Once Sloane's death is achieved and his last will and testament is destroyed, both men are left without financial gain. At this point Max and Theodore finally confront the difference in their view of their relationship. Theodore speaks openly of how he cared for Max, while Max admits the he does not "understand the feeling of affection between men" (James, Light 95). In the end all three men must be punished for their transgression of the cultural taboo of homosexuality. Sloane dies piteously; Theodore loses his deserved fortune; and Max, who is now penniless, waits for Sloane's niece to come and claim her inheritance, suggesting that he will follow in Sloane's footsteps and marry for money.

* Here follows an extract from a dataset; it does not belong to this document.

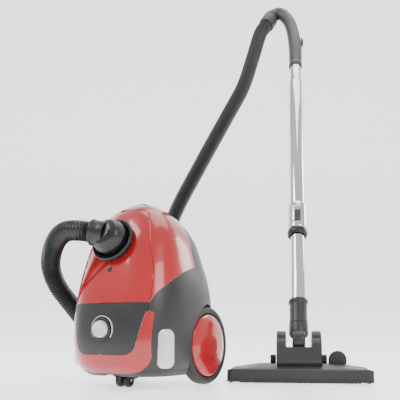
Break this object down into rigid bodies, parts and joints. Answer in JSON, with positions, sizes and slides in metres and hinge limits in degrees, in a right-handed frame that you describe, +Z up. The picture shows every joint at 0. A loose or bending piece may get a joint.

The rampant homophobia in "A Light Man" is quite understandable given the time in which James wrote it and what he must have been going through as a young man of twenty-five who was confused by his sexuality. He would be much older before he came to terms with his own homoerotic feelings. In fact, it would be more than a decade before he could write "The Pupil," a tale of love between two men. As James began to come to terms with his love for men in his correspondences with men such as Hendrik Andersen, Morton Fullerton, and Hugh Walpole, his greater ease in dealing with same-sex love revealed itself in his writing.